As you can see, this role can be very diverse in the types of work I carry out not just day to day, but hour to hour. I write, design, strategize, film, and edit all in one day. I always hope that my customers are aware of the fact that not everyone is able to do so many different jobs and that I’m a bit of an unconventional brand person in that regard. I credit this ability to my intense curiosity and proclivity to not only be an autodidact but also my drive to want to try my hand at the things I learn with an insatiable search for knowledge.

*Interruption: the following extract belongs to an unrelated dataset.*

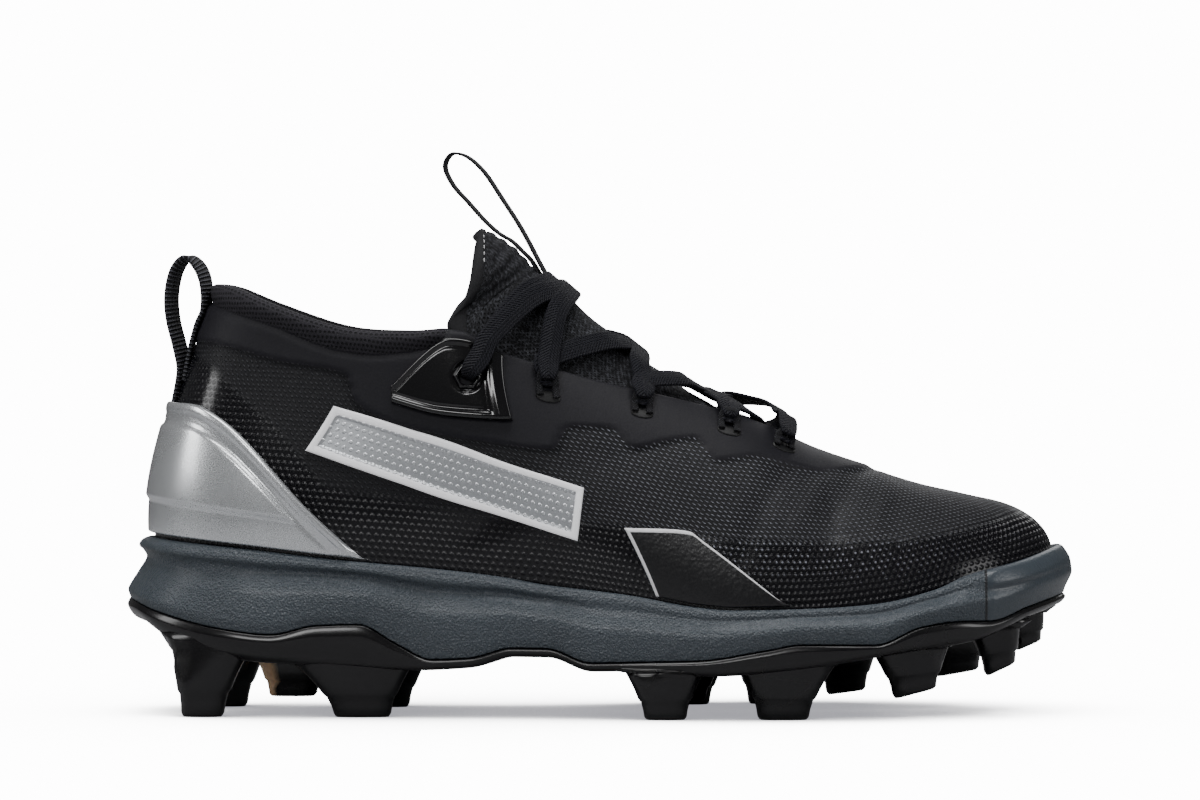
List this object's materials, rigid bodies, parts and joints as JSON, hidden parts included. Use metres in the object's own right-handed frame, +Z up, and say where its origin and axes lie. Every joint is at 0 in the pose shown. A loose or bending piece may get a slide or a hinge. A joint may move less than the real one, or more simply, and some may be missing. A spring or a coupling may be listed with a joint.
{
  "type": "baseball cleat",
  "caption": "Low lace-up baseball cleat for the right foot, with a hollow upper, padded tongue, moulded midsole and lugged outsole.",
  "frame": {"origin": "under the middle of the shoe, on the plane that the lugs stand on", "axes": "+X forward to the toe, +Y to the inner (medial) side, +Z up"},
  "size_m": [0.3001, 0.1085, 0.1776],
  "materials": {
    "upper_mesh": "woven mesh with a smooth coated band and a glossy film below",
    "midsole_rubber": "fine leather-like grain",
    "insole_fabric": "plain knit cover",
    "outsole_plastic": "glossy moulded plastic",
    "tongue_fabric": "padded mesh",
    "counter_plastic": "silver metallic coated plastic",
    "plate_plastic": "glossy moulded plastic",
    "bar_film": "silver film with small dots and a white rim",
    "patch_leather": "dark grained leather with a white edge",
    "webbing": "woven webbing",
    "lace_cloth": "flat woven lace",
    "ribbon": "thin woven ribbon"
  },
  "bodies": {
    "root": {"upper": "upper_mesh", "midsole": "midsole_rubber", "insole": "insole_fabric", "outsole": "outsole_plastic", "tongue": "tongue_fabric", "heel_counter": "counter_plastic", "lace_plate_lateral": "plate_plastic", "side_bar_lateral": "bar_film", "forefoot_patch_lateral": "patch_leather", "eyelet_loop_lateral_1": "webbing", "eyelet_loop_lateral_2": "webbing", "eyelet_loop_lateral_3": "webbing", "eyelet_loop_lateral_4": "webbing", "lace_plate_medial": "plate_plastic", "side_bar_medial": "bar_film", "forefoot_patch_medial": "patch_leather", "eyelet_loop_medial_1": "webbing", "eyelet_loop_medial_2": "webbing", "eyelet_loop_medial_3": "webbing", "eyelet_loop_medial_4": "webbing", "lace": "lace_cloth", "tongue_loop": "ribbon", "heel_loop": "webbing"}
  },
  "joints": []
}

It also helps that I’ve been working since I was 15 and I dropped out of college because I was too impatient and wanted to gain work experience over “education”. I’m in my 30s and I’ve been:

  • A newspaper journalist for the Orlando Sentinel
  • Pro photographer all over the world
  • Facebook ads pioneer (ah, the early days!)
  • Content designer and online class instructor for photography
  • TV/video producer
  • Podcast producer
  • Creative producer
  • Designer
  • Creative director

I love this role and enjoy increasing in knowledge each and every day. To me, the end of a great day means my head hitting the pillow exhausted and drained from having completed jobs well done.